In the early 1900s an American miner named Jackson reportedly found Slumach’s Mine, but he died soon afterwards, leaving behind an intriguing letter that provided hints as to the site of the mine in a remote part of what is now Garibaldi Provincial Park—and becoming the first victim of the mine’s curse. Many others ventured into the difficult and dangerous terrain to seek the mine over the years also met with misfortune. The Vancouver Province once estimated the number of deaths to be around 30 people. Rick Antonson was later contacted by a former newspaper publisher who confided that gold seekers had found what he believed to be the legendary mine. That helped spark a 35th anniversary edition--triple the size of the original version--which introduces new material (three television documentaries have been made) as well as expanded research and more photos.

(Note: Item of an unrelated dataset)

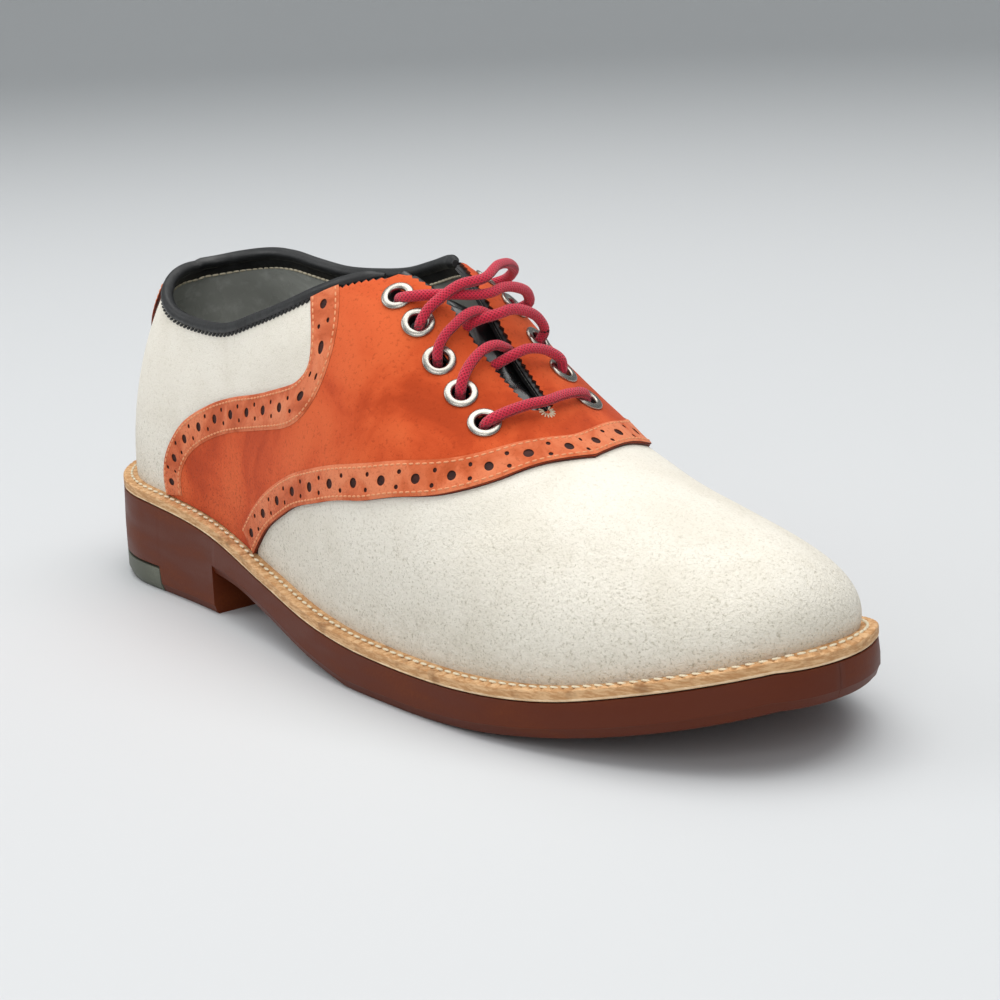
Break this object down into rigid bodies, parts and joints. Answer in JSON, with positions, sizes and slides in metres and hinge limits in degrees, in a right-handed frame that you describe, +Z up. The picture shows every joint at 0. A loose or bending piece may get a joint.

There are more than 2,000 references for Slumach on the internet. Fred Braches of Whonnock maintains an excellent reference site for skeptics at www.slumach.ca with encouragement from Rick and Brian Antonson, Mike Collier, Ann Lunghamer, Rob Nicholson, David Mattison, Joanne Peterson, Don Waite and the staff of the New Westminster Public Library, Vancouver Public Library, and BC Archives. There are only imaginary images of Slumach and verification that he ever had access to gold nuggets from a hidden mine does not exist, but Slumach’s reputation is nonetheless global.